Data extract:
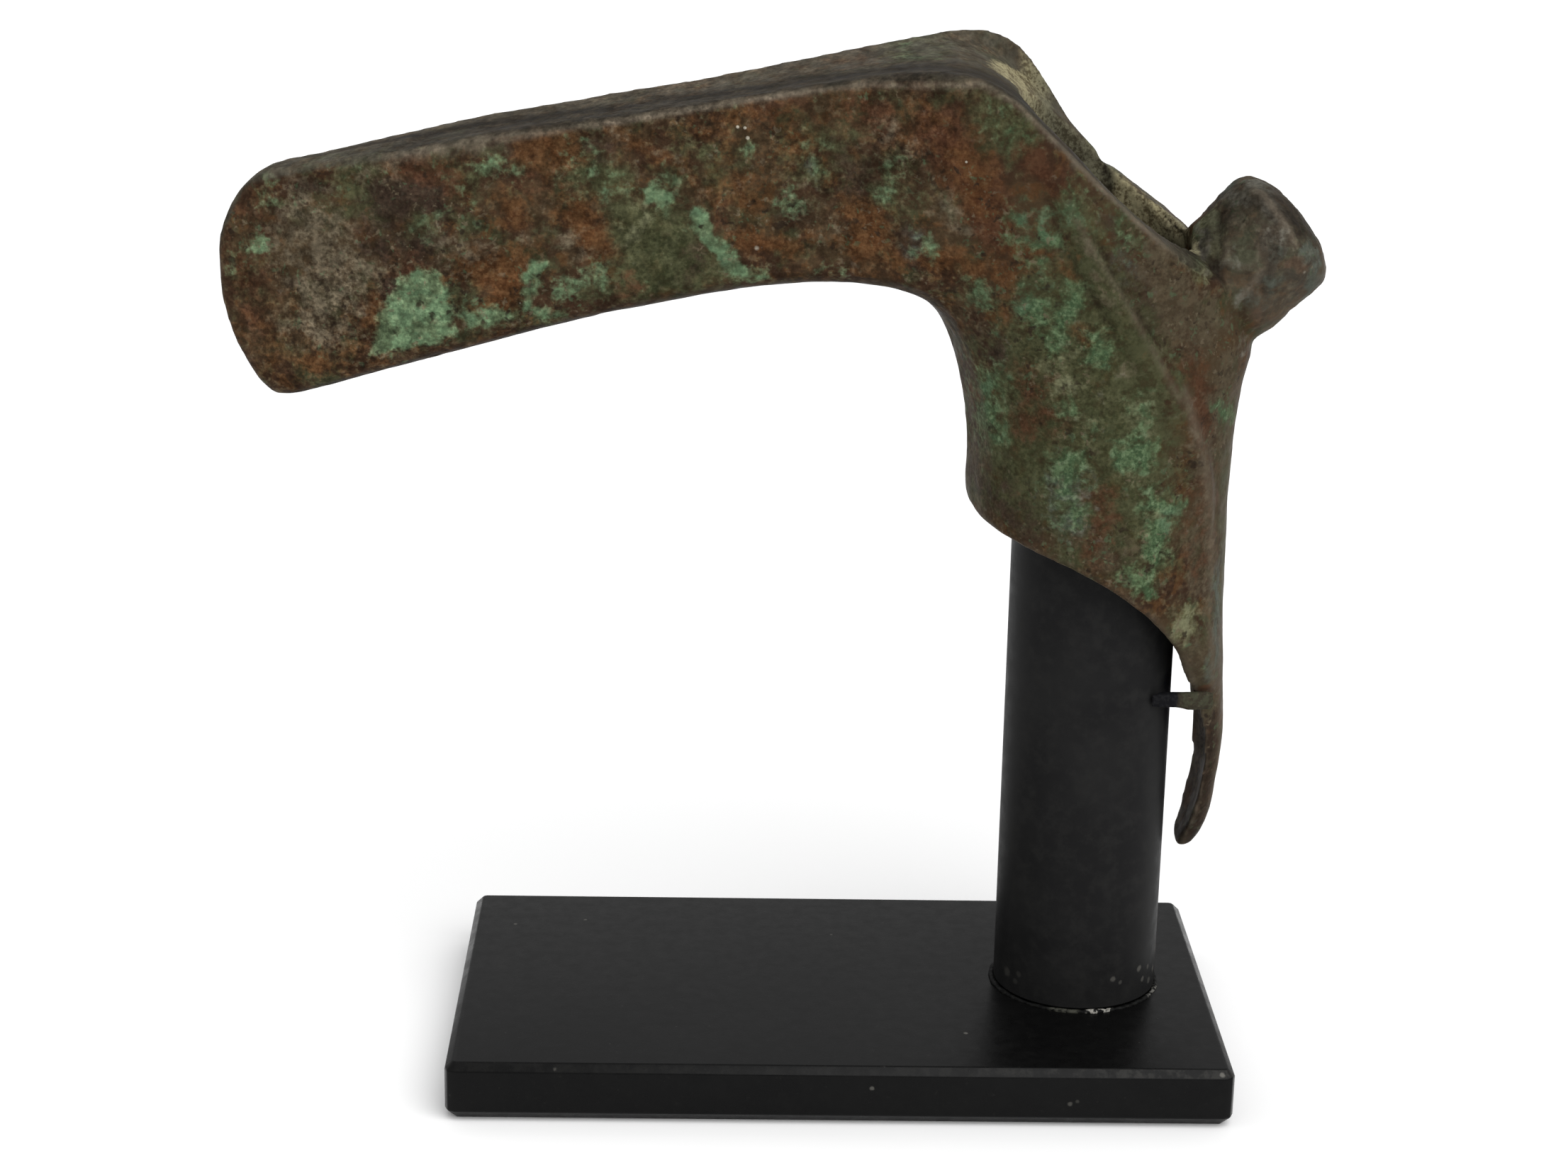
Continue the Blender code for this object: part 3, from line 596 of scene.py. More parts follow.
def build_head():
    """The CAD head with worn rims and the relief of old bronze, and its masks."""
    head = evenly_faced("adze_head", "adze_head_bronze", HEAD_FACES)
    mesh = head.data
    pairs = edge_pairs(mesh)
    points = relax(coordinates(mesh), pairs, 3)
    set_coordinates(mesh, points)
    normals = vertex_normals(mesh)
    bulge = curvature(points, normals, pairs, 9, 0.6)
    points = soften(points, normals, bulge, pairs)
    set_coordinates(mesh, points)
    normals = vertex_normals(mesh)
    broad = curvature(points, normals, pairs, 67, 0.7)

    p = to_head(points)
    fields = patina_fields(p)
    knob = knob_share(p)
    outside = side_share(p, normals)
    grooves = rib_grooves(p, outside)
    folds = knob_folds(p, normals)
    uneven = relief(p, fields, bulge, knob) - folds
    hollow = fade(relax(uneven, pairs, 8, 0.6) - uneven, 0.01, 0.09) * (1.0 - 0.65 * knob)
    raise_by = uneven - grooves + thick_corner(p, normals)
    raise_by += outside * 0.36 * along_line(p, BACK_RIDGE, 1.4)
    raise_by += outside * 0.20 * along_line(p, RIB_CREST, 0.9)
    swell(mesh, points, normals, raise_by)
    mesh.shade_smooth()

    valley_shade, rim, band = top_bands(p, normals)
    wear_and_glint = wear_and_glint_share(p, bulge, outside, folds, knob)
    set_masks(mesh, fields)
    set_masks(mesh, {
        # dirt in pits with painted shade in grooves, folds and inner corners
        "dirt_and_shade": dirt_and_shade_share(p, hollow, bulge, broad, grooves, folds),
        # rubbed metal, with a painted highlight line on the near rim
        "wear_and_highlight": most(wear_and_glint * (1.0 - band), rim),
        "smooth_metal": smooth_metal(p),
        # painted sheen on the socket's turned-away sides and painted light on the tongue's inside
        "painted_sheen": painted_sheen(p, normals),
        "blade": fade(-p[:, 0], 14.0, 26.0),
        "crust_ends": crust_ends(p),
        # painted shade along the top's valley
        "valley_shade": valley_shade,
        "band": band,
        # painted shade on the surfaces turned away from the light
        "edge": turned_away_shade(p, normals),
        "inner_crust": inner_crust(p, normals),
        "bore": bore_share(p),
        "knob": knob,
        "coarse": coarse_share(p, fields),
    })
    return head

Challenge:
Extract the data exactly as given.

Result of the task:
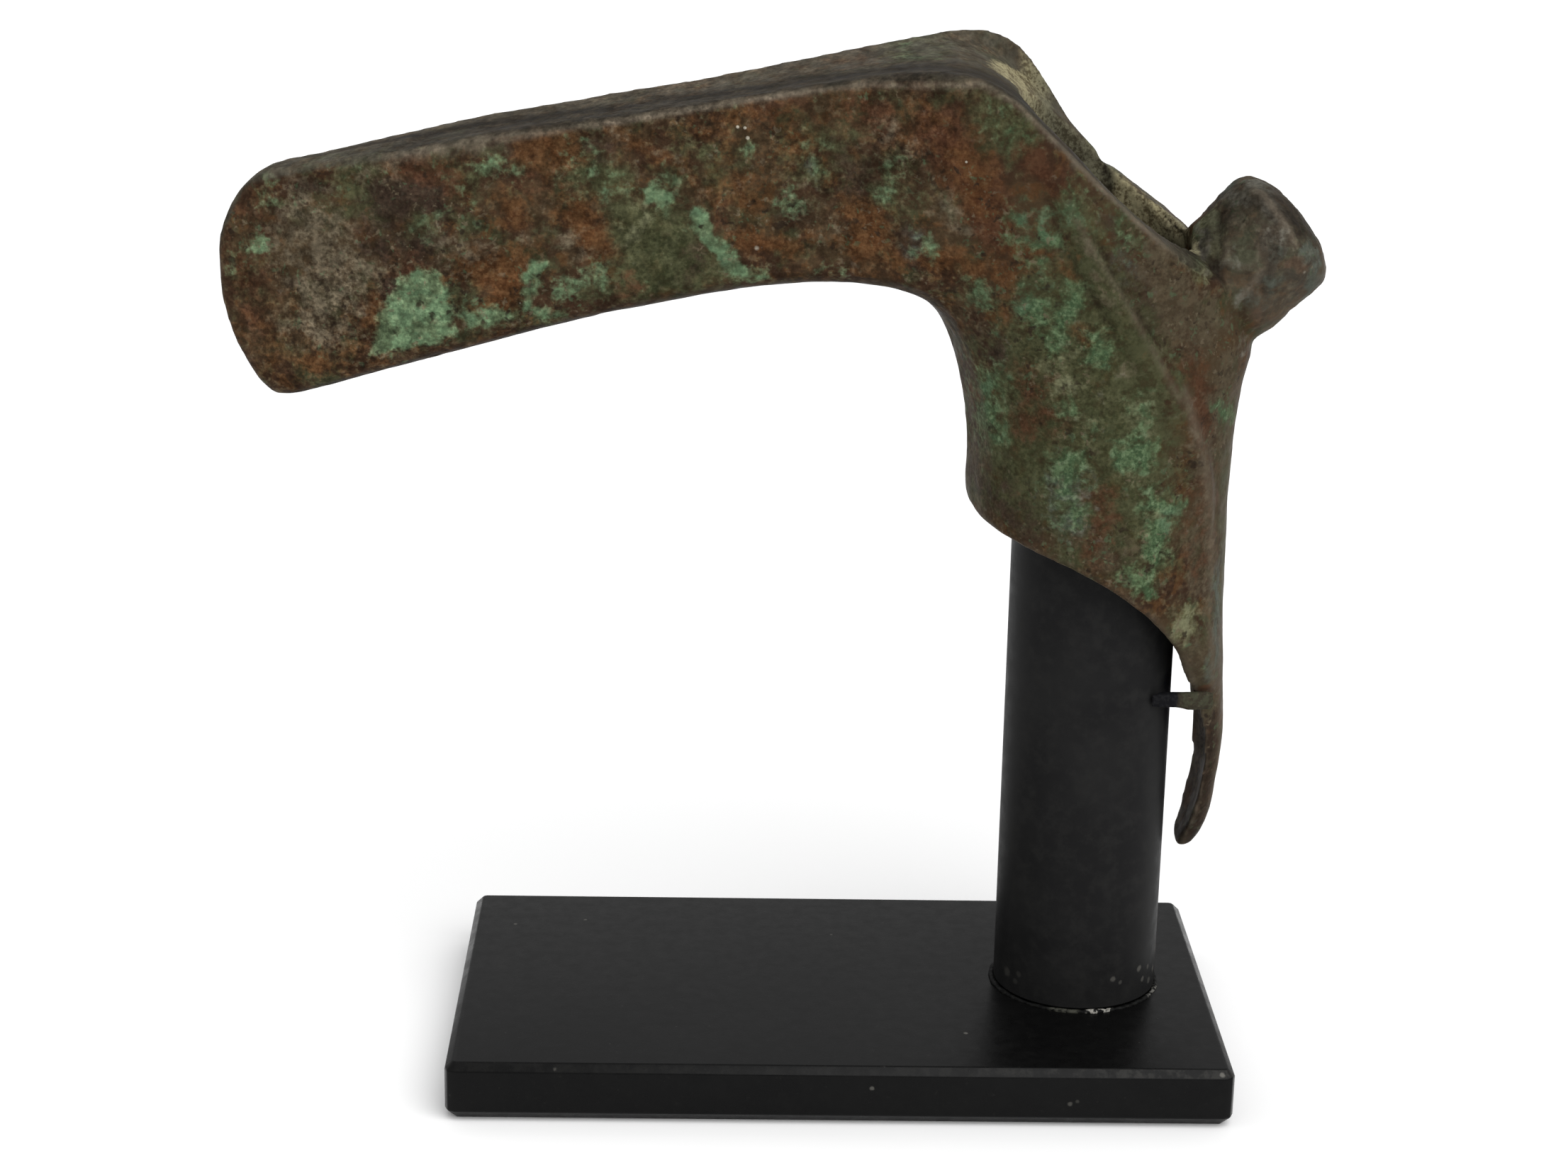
Continue the Blender code for this object: part 3, from line 596 of scene.py. More parts follow.
def build_head():
    """The CAD head with worn rims and the relief of old bronze, and its masks."""
    head = evenly_faced("adze_head", "adze_head_bronze", HEAD_FACES)
    mesh = head.data
    pairs = edge_pairs(mesh)
    points = relax(coordinates(mesh), pairs, 3)
    set_coordinates(mesh, points)
    normals = vertex_normals(mesh)
    bulge = curvature(points, normals, pairs, 9, 0.6)
    points = soften(points, normals, bulge, pairs)
    set_coordinates(mesh, points)
    normals = vertex_normals(mesh)
    broad = curvature(points, normals, pairs, 67, 0.7)

    p = to_head(points)
    fields = patina_fields(p)
    knob = knob_share(p)
    outside = side_share(p, normals)
    grooves = rib_grooves(p, outside)
    folds = knob_folds(p, normals)
    uneven = relief(p, fields, bulge, knob) - folds
    hollow = fade(relax(uneven, pairs, 8, 0.6) - uneven, 0.01, 0.09) * (1.0 - 0.65 * knob)
    raise_by = uneven - grooves + thick_corner(p, normals)
    raise_by += outside * 0.36 * along_line(p, BACK_RIDGE, 1.4)
    raise_by += outside * 0.20 * along_line(p, RIB_CREST, 0.9)
    swell(mesh, points, normals, raise_by)
    mesh.shade_smooth()

    valley_shade, rim, band = top_bands(p, normals)
    wear_and_glint = wear_and_glint_share(p, bulge, outside, folds, knob)
    set_masks(mesh, fields)
    set_masks(mesh, {
        # dirt in pits with painted shade in grooves, folds and inner corners
        "dirt_and_shade": dirt_and_shade_share(p, hollow, bulge, broad, grooves, folds),
        # rubbed metal, with a painted highlight line on the near rim
        "wear_and_highlight": most(wear_and_glint * (1.0 - band), rim),
        "smooth_metal": smooth_metal(p),
        # painted sheen on the socket's turned-away sides and painted light on the tongue's inside
        "painted_sheen": painted_sheen(p, normals),
        "blade": fade(-p[:, 0], 14.0, 26.0),
        "crust_ends": crust_ends(p),
        # painted shade along the top's valley
        "valley_shade": valley_shade,
        "band": band,
        # painted shade on the surfaces turned away from the light
        "edge": turned_away_shade(p, normals),
        "inner_crust": inner_crust(p, normals),
        "bore": bore_share(p),
        "knob": knob,
        "coarse": coarse_share(p, fields),
    })
    return head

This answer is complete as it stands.